WRITTEN INSTRUCTION |
Check each line of the records for "object"; collect those that have it.
——
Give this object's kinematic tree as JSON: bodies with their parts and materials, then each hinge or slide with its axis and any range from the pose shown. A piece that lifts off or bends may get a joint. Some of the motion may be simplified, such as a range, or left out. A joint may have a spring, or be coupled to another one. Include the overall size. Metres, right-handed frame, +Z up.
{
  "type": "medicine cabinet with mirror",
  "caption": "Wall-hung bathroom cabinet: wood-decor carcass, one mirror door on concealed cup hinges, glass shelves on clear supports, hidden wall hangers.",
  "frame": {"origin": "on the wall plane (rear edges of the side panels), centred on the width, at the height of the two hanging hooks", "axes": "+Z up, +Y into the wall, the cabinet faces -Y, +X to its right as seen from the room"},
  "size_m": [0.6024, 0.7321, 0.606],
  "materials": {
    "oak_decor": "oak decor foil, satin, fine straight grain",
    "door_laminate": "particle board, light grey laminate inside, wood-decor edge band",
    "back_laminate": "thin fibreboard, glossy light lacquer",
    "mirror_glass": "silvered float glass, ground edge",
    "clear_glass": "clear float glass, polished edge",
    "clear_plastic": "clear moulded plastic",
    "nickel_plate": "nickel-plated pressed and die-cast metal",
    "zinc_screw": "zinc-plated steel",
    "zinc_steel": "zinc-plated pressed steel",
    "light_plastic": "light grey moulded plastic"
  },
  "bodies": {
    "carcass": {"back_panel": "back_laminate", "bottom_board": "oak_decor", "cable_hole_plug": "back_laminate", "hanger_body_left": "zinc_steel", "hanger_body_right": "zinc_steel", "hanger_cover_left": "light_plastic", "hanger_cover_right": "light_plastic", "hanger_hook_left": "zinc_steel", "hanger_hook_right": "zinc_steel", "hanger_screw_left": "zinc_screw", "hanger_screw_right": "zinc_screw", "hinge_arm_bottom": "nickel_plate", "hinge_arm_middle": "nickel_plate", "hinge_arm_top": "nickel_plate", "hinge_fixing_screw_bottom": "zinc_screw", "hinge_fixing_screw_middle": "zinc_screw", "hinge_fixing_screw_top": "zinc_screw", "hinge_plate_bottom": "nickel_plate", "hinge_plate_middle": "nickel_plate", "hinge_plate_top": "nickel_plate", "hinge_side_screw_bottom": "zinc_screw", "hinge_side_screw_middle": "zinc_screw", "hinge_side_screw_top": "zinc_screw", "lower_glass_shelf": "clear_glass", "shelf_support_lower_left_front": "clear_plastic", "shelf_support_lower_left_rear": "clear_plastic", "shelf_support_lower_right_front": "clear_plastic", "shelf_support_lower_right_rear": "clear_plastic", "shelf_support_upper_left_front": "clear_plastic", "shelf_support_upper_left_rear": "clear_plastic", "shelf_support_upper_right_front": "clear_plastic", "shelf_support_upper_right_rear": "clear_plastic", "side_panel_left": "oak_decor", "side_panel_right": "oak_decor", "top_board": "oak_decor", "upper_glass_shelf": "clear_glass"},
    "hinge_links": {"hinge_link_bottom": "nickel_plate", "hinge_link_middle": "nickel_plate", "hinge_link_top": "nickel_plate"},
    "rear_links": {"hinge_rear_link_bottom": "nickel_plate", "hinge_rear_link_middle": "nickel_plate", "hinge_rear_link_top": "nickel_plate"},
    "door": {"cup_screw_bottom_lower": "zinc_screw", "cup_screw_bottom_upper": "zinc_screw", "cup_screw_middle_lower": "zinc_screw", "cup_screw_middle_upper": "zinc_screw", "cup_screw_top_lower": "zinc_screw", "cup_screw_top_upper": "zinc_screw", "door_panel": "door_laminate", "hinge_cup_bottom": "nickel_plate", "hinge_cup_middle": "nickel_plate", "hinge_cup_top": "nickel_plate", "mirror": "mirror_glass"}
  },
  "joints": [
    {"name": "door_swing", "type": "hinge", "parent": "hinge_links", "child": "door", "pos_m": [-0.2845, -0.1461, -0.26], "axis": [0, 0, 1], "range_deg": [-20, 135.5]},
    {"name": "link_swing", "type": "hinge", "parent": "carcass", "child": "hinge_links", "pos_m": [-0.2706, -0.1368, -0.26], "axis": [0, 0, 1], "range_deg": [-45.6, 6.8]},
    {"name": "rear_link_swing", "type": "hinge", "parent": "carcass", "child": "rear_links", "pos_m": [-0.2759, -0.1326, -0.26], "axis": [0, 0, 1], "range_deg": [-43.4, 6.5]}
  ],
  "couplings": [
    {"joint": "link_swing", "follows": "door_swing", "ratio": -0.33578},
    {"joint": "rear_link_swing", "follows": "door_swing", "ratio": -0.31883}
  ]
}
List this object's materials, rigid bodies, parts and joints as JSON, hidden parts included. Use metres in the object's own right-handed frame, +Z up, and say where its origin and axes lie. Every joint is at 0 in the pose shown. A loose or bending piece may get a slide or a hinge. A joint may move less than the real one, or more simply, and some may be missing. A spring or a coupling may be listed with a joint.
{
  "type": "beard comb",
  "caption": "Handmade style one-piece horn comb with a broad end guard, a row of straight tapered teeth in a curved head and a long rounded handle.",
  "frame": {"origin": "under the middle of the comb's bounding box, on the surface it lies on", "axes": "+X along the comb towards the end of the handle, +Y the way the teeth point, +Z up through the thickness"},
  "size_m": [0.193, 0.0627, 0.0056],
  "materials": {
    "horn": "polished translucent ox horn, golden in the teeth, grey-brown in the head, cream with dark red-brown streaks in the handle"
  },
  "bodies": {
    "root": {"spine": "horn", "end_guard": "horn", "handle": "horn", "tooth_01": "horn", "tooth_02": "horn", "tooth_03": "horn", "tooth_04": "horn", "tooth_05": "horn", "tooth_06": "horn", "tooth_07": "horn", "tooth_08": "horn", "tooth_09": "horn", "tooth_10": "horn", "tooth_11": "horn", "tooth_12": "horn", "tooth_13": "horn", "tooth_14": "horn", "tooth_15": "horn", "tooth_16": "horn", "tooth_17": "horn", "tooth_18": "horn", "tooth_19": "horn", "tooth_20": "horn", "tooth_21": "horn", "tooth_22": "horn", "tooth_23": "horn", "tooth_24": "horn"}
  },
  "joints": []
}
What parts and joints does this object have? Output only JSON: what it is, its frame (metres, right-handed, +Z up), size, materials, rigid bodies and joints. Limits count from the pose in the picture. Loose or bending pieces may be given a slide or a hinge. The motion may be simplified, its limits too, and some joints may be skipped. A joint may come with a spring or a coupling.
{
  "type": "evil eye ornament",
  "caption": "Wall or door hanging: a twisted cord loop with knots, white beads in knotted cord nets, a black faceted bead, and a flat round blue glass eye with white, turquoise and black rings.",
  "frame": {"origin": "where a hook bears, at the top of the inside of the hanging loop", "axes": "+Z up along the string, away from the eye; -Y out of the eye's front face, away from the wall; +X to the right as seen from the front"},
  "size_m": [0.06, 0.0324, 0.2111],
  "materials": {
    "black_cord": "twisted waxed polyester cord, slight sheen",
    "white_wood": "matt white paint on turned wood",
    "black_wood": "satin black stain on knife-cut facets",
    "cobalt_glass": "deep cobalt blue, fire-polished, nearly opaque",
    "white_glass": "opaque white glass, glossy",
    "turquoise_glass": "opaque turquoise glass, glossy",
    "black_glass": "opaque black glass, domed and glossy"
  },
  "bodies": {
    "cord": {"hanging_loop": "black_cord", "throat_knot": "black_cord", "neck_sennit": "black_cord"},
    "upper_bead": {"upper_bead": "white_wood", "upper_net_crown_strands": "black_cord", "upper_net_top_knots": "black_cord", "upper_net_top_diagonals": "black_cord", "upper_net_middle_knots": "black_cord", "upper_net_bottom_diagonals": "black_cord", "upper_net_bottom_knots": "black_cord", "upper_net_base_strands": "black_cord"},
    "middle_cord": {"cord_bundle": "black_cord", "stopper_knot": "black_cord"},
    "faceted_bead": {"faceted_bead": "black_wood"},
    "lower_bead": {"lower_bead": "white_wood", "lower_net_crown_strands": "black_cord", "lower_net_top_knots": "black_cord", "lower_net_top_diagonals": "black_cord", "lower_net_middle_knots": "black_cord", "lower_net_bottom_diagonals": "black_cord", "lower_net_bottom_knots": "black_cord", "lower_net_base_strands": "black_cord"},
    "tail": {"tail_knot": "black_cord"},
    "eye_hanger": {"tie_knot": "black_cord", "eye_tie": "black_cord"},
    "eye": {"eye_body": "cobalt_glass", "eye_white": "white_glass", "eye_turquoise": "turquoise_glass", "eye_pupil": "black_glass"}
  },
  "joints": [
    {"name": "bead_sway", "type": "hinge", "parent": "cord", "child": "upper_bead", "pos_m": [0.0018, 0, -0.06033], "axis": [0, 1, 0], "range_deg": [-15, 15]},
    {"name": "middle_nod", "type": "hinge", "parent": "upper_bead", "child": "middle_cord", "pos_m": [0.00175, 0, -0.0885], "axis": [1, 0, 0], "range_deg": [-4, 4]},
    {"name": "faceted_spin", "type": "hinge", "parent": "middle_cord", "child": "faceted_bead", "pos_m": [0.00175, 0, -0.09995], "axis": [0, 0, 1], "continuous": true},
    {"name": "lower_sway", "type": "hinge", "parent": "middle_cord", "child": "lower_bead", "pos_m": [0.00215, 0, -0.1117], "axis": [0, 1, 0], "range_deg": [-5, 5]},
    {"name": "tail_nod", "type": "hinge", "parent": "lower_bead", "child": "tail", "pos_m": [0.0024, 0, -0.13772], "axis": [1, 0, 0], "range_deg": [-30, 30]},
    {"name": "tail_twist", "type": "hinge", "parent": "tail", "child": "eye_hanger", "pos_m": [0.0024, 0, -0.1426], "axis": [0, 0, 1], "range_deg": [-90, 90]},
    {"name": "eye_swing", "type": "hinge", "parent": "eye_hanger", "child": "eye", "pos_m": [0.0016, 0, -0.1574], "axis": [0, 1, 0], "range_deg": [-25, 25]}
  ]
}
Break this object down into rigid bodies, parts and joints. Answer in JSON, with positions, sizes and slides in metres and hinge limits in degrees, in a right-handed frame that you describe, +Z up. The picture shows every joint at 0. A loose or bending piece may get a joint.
——
OUTPUT FOR THIS EXERCISE |
Give this object's kinematic tree as JSON: bodies with their parts and materials, then each hinge or slide with its axis and any range from the pose shown. A piece that lifts off or bends may get a joint. Some of the motion may be simplified, such as a range, or left out. A joint may have a spring, or be coupled to another one. Include the overall size. Metres, right-handed frame, +Z up.
List this object's materials, rigid bodies, parts and joints as JSON, hidden parts included. Use metres in the object's own right-handed frame, +Z up, and say where its origin and axes lie. Every joint is at 0 in the pose shown. A loose or bending piece may get a slide or a hinge. A joint may move less than the real one, or more simply, and some may be missing. A spring or a coupling may be listed with a joint.
What parts and joints does this object have? Output only JSON: what it is, its frame (metres, right-handed, +Z up), size, materials, rigid bodies and joints. Limits count from the pose in the picture. Loose or bending pieces may be given a slide or a hinge. The motion may be simplified, its limits too, and some joints may be skipped. A joint may come with a spring or a coupling.
Break this object down into rigid bodies, parts and joints. Answer in JSON, with positions, sizes and slides in metres and hinge limits in degrees, in a right-handed frame that you describe, +Z up. The picture shows every joint at 0. A loose or bending piece may get a joint.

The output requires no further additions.